What the exercise asks:
Reproduce exactly and only the lines running from the one with "make_terminal_screws()" through the one with "if empty is", both end lines included.

--- BEGIN Raw data ---

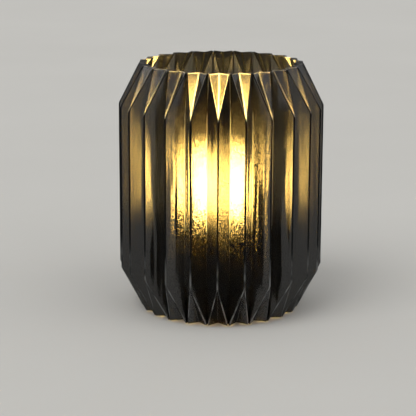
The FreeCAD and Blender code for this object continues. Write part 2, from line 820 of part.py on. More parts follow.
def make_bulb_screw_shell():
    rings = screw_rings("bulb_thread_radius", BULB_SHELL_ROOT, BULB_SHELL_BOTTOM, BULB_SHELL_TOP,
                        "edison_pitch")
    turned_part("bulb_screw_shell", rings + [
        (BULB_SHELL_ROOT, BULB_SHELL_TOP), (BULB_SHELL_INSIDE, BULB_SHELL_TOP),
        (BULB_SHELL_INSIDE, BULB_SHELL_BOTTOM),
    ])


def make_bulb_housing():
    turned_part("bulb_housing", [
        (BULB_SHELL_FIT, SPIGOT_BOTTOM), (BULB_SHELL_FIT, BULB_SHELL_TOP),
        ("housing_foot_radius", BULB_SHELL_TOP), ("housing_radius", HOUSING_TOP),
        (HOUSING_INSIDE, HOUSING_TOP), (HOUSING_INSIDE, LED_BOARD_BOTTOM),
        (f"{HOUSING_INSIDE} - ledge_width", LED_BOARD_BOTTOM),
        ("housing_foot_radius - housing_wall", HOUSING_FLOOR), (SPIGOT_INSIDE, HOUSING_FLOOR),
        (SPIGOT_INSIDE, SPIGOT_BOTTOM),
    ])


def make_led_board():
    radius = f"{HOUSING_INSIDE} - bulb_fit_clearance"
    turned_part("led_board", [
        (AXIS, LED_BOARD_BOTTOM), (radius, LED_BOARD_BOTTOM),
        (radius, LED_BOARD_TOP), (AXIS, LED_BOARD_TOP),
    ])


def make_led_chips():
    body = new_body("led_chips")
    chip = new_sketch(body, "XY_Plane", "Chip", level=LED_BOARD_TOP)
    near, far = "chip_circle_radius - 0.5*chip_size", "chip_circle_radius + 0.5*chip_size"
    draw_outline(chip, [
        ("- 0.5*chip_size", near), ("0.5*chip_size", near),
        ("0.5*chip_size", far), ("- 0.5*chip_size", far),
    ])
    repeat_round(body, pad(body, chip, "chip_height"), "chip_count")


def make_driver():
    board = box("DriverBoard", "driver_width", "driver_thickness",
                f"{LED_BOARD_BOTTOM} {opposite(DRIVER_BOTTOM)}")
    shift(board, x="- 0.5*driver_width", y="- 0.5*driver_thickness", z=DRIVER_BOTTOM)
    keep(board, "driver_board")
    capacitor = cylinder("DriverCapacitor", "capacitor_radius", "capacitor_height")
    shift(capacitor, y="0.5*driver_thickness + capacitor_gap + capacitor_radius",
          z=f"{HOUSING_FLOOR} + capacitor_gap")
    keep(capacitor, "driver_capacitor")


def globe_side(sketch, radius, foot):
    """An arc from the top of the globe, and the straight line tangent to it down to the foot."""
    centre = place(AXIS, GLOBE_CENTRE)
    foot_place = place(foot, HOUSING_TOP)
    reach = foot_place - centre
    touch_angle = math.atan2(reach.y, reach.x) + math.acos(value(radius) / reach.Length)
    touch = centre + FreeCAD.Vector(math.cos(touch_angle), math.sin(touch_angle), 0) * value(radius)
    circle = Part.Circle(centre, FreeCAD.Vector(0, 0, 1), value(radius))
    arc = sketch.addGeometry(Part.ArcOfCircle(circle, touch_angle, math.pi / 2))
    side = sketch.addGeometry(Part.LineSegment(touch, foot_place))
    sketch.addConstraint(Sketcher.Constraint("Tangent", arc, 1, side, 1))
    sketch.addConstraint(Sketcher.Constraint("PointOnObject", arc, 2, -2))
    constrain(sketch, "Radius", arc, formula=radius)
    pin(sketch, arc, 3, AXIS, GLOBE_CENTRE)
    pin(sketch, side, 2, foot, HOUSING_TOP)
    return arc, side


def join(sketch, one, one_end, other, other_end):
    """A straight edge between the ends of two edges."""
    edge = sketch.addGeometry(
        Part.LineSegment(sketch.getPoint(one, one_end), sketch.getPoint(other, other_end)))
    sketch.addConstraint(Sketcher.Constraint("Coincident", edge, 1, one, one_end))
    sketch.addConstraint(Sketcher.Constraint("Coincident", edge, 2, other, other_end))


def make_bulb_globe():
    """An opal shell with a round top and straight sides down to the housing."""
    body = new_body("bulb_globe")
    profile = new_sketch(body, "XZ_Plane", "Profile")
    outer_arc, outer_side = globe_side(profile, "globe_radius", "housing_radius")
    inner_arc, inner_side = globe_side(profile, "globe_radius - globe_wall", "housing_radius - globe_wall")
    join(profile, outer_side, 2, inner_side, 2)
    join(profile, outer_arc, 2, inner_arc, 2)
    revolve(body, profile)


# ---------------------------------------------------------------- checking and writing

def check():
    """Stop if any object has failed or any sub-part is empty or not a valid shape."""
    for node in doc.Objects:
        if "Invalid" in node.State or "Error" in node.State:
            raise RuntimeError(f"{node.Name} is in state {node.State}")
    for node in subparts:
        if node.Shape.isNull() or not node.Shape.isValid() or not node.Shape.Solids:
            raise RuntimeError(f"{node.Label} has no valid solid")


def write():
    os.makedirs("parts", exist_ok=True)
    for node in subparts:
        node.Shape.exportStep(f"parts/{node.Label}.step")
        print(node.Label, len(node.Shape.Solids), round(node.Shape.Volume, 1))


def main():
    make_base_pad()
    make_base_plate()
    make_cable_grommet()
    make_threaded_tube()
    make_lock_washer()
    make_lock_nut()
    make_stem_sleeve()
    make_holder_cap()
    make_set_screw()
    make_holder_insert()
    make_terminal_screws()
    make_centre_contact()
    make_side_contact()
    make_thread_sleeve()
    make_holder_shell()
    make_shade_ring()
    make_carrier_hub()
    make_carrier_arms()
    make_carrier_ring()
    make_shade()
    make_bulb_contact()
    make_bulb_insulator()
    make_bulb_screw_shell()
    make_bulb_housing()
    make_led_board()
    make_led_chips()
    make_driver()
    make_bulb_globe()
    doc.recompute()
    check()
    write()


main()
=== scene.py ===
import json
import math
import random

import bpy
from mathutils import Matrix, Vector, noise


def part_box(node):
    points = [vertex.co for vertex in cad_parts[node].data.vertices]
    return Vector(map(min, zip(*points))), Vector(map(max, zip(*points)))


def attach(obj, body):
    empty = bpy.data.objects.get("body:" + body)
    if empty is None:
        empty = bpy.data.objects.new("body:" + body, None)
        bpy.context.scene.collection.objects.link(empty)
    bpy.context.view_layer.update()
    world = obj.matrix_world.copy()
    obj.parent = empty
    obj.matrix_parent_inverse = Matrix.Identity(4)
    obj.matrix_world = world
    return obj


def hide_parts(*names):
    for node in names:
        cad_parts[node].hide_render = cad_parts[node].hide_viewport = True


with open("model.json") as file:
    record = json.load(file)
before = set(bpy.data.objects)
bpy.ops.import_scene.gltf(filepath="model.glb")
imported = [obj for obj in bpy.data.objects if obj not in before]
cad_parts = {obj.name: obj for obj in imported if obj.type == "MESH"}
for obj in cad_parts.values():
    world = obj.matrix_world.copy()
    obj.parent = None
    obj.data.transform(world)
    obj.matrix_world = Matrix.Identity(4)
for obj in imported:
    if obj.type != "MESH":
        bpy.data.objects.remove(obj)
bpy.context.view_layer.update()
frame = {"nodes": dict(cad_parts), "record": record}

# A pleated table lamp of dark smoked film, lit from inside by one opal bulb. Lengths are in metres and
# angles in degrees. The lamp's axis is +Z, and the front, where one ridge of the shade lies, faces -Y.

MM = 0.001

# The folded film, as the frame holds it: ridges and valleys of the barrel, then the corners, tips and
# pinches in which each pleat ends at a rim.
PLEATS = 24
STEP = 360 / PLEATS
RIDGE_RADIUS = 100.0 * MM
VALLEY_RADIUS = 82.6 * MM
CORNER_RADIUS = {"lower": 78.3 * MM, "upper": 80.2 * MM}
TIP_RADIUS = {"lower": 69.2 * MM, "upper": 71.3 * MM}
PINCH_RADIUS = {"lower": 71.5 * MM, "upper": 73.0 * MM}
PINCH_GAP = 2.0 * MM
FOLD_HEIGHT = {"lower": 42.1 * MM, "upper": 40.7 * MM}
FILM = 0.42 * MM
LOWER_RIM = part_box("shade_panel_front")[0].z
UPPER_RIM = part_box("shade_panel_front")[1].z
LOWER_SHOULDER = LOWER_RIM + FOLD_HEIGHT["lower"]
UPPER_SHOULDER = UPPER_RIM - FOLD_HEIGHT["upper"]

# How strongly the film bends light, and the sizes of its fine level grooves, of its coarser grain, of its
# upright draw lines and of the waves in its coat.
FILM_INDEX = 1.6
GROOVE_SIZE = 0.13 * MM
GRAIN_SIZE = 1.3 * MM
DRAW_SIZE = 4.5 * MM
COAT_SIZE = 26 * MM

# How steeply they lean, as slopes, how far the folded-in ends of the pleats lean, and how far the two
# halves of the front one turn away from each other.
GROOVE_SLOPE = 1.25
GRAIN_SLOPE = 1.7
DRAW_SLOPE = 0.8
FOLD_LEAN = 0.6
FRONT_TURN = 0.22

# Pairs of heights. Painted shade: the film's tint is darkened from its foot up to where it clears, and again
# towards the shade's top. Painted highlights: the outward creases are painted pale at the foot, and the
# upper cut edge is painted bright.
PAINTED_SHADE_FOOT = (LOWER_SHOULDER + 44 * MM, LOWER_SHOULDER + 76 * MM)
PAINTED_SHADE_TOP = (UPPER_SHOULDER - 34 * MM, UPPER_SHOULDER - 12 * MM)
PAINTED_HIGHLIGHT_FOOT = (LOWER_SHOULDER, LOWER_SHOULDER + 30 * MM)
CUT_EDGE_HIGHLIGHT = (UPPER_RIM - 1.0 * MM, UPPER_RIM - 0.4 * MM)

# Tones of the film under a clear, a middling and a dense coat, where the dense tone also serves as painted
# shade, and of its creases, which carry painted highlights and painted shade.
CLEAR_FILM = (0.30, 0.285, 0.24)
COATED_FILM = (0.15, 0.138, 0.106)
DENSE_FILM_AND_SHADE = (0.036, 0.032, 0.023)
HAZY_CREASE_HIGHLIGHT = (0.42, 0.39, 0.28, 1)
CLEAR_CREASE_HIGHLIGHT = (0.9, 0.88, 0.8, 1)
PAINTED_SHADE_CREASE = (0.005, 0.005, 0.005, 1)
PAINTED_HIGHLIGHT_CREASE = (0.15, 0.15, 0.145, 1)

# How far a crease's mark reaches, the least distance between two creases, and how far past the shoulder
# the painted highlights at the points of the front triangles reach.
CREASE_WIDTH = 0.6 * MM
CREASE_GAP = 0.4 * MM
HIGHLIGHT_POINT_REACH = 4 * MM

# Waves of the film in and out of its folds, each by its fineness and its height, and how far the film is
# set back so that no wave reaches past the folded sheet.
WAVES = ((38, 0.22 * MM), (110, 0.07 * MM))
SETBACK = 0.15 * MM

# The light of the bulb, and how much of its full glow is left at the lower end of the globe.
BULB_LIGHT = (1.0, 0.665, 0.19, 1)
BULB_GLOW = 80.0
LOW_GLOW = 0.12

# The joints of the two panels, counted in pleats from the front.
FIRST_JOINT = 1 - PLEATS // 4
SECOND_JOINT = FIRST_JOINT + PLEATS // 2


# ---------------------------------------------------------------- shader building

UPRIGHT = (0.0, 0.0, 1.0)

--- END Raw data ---

Task answer:
    make_terminal_screws()
    make_centre_contact()
    make_side_contact()
    make_thread_sleeve()
    make_holder_shell()
    make_shade_ring()
    make_carrier_hub()
    make_carrier_arms()
    make_carrier_ring()
    make_shade()
    make_bulb_contact()
    make_bulb_insulator()
    make_bulb_screw_shell()
    make_bulb_housing()
    make_led_board()
    make_led_chips()
    make_driver()
    make_bulb_globe()
    doc.recompute()
    check()
    write()


main()
=== scene.py ===
import json
import math
import random

import bpy
from mathutils import Matrix, Vector, noise


def part_box(node):
    points = [vertex.co for vertex in cad_parts[node].data.vertices]
    return Vector(map(min, zip(*points))), Vector(map(max, zip(*points)))


def attach(obj, body):
    empty = bpy.data.objects.get("body:" + body)
    if empty is None:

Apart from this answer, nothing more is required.